Check each line of the material below for "origin", then copy the ones that contain it.

------ Supplied information

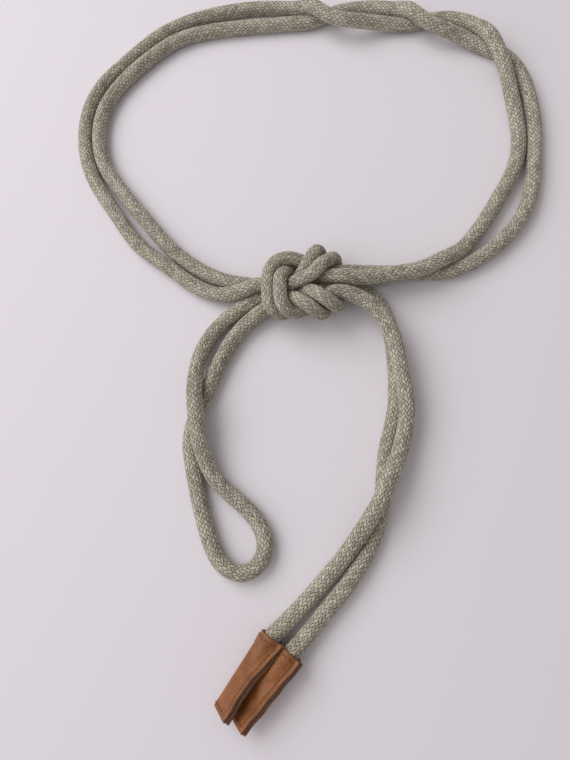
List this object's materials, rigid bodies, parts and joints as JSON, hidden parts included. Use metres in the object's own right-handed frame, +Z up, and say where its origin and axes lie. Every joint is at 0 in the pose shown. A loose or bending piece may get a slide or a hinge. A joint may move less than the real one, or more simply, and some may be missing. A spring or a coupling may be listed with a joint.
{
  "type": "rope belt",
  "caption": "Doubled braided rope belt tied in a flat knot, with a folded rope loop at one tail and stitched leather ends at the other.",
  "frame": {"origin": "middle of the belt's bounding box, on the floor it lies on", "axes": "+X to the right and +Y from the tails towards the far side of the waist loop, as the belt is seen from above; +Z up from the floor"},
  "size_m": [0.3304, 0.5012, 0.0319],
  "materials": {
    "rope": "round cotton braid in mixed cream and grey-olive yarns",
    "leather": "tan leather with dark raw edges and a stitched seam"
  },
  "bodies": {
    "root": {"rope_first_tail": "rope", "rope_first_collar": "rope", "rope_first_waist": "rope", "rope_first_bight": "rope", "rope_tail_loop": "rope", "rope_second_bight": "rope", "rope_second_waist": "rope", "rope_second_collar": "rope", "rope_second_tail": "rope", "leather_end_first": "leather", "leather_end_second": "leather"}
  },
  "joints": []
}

------------
------ Supplied information

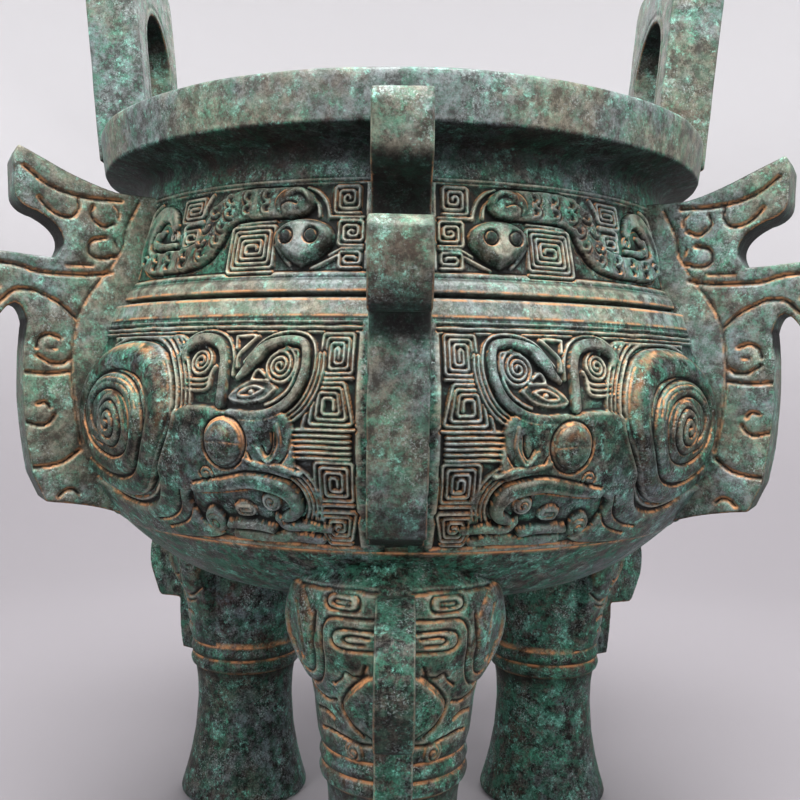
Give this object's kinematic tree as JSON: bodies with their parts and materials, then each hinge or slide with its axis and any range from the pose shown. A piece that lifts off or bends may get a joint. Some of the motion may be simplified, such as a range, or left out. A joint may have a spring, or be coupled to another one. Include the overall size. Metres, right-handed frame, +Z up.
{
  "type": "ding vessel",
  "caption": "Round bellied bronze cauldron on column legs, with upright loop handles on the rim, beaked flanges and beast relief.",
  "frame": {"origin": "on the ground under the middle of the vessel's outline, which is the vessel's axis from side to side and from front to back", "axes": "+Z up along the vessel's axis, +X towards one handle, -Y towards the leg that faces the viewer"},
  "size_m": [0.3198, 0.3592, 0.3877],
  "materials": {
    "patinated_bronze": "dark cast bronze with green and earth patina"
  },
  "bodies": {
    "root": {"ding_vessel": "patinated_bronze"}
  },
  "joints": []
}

------------

▸ The result
List this object's materials, rigid bodies, parts and joints as JSON, hidden parts included. Use metres in the object's own right-handed frame, +Z up, and say where its origin and axes lie. Every joint is at 0 in the pose shown. A loose or bending piece may get a slide or a hinge. A joint may move less than the real one, or more simply, and some may be missing. A spring or a coupling may be listed with a joint.
  "frame": {"origin": "middle of the belt's bounding box, on the floor it lies on", "axes": "+X to the right and +Y from the tails towards the far side of the waist loop, as the belt is seen from above; +Z up from the floor"},
  "frame": {"origin": "on the ground under the middle of the vessel's outline, which is the vessel's axis from side to side and from front to back", "axes": "+Z up along the vessel's axis, +X towards one handle, -Y towards the leg that faces the viewer"},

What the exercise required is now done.